The issue I will raise much more succinctly now is this: what the fuck is the point of this album? By that, I mean why are two of the most talented producers (definitely) and song-writers (er, maybe) of the last 20 years putting out ridiculously lazy and non-committal albums? It lies in such stark contrast to their glittering, albeit admittedly up-and-down, Neptunes career. “Seeing Sounds” ends up the audio equivalent of Pharrell fucking an unconscious model whilst he tries to complete “Grand Theft Auto IV.”
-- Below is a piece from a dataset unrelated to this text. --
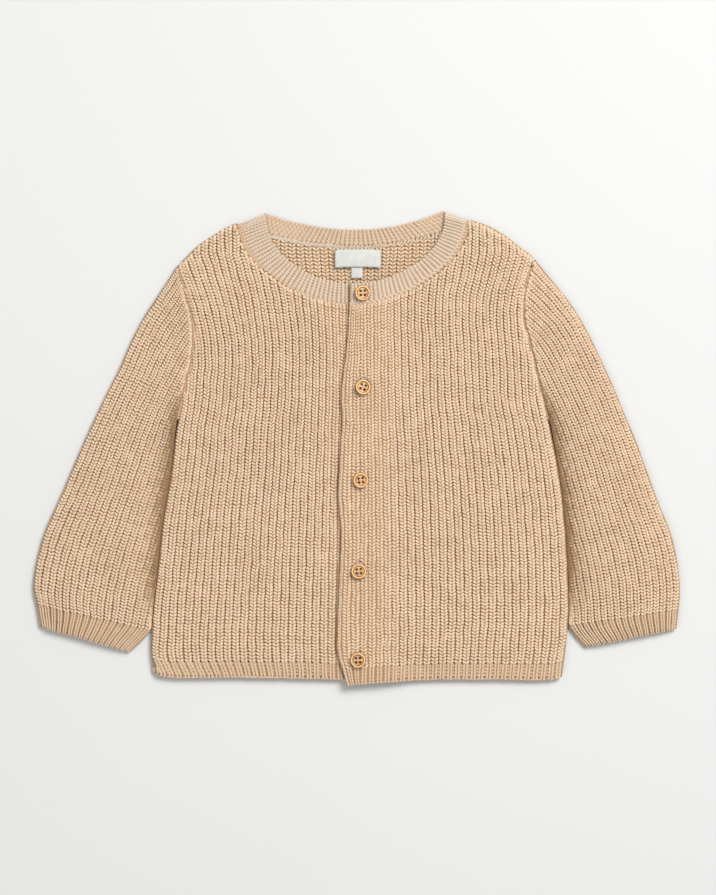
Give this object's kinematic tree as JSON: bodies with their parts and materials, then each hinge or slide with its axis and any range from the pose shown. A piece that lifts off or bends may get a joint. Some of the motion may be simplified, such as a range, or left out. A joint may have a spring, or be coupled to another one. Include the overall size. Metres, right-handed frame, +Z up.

Don’t get me wrong, this album will please certain people, and there are some quality tracks on this album – the stupid fun on “Everybody Nose,” the stupid fun of “Anti Matter” and the wonderfully OTT “Sooner or Later” (which should have closed the album). You see, the first 5 songs set the album up to be a pure party album – which actually would have worked a lot better, with the last track being a comedown moment. But then, delusions of adequacy spring up and the LP ends up shooting off in different tangents, where musically it is solid (if entirely unchallenging), but lyrically/conceptually it do nothing for you. The second half of the album barely has any strong choruses, and sure, as far as percussion goes, it has a nice beat – but since when did that become good enough for Pharrell and Chad?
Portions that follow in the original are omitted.